5. We cannot appreciate how, in spite of the clear language used by the Supreme Court as well as this Court, the Assessing Officer did not comply with the requirement of law.”
This Court has, therefore, no hesitation in setting aside reassessment order dated 29th December, 2018 for the Assessment Year AY 2011-12. Consequently, a direction is issued to the AO to once again take up for consideration, the Petitioner’s objections to the reopening of the assessment for the aforementioned AY and dispose of those objections by a reasoned order not later than four weeks from today. The said order shall be communicated to the Petitioner not later one week thereafter.

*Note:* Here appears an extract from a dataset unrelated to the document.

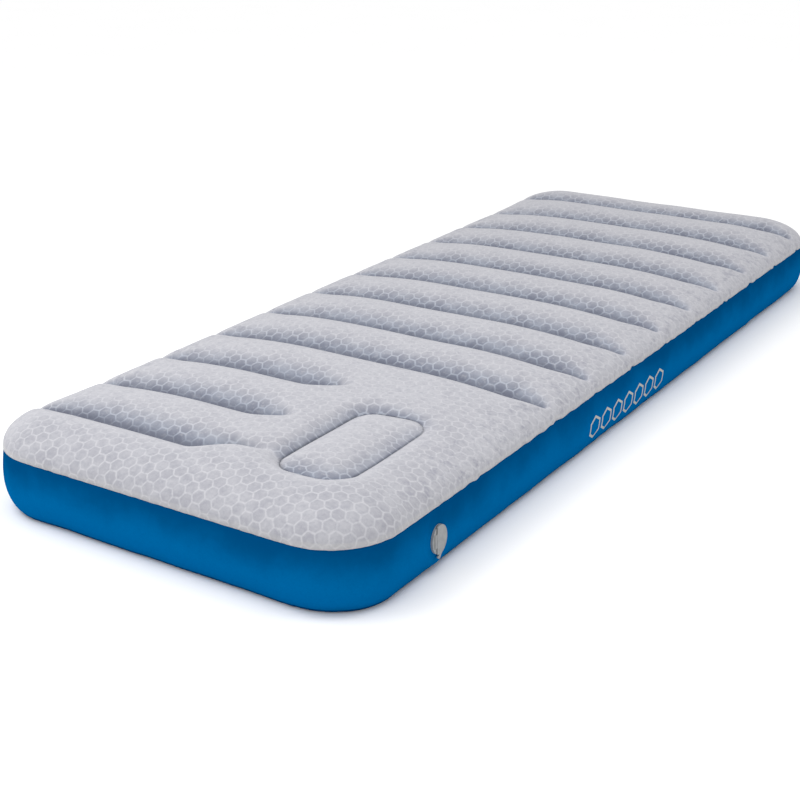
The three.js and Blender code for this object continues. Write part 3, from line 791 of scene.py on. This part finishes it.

Thereafter, the AO will proceed in accordance with law as far as the reassessment proceedings are concerned.
It will be open to the Petitioner to seek appropriate remedies if his objections to the reopening of the assessment are rejected by the AO.”
In the present case as well, the Assessing Officer has not disposed off the objections of the assessee filed at the initiation of assessment proceedings.
Thus, in light of the decision of the Hon’ble Delhi High Court in case of Surendra Kumar Jain (supra) we are also of the opinion that the objections filed by the assessee should have been disposed off by the Assessing Officer at the initial stage and then should have proceeded with the completion of the Assessment. Therefore, we remand back the issue of disposing off the objections to the file of the Assessing Officer to first deal with the objections of the Assessee, and thereafter passed an appropriate order itself. Needless to say, the assessee be given opportunity of hearing by following principles of natural justice. Thus, Ground No. 4 and 5 are partly allowed for statistical purpose. We are not commenting on the merit of the issue raised by the Assessee. Therefore, Ground No. 6 is not dealt herewith.
In result, appeal of the assessee is partly allowed for statistical purpose.
Order pronounced in the open court on 17/09/2019.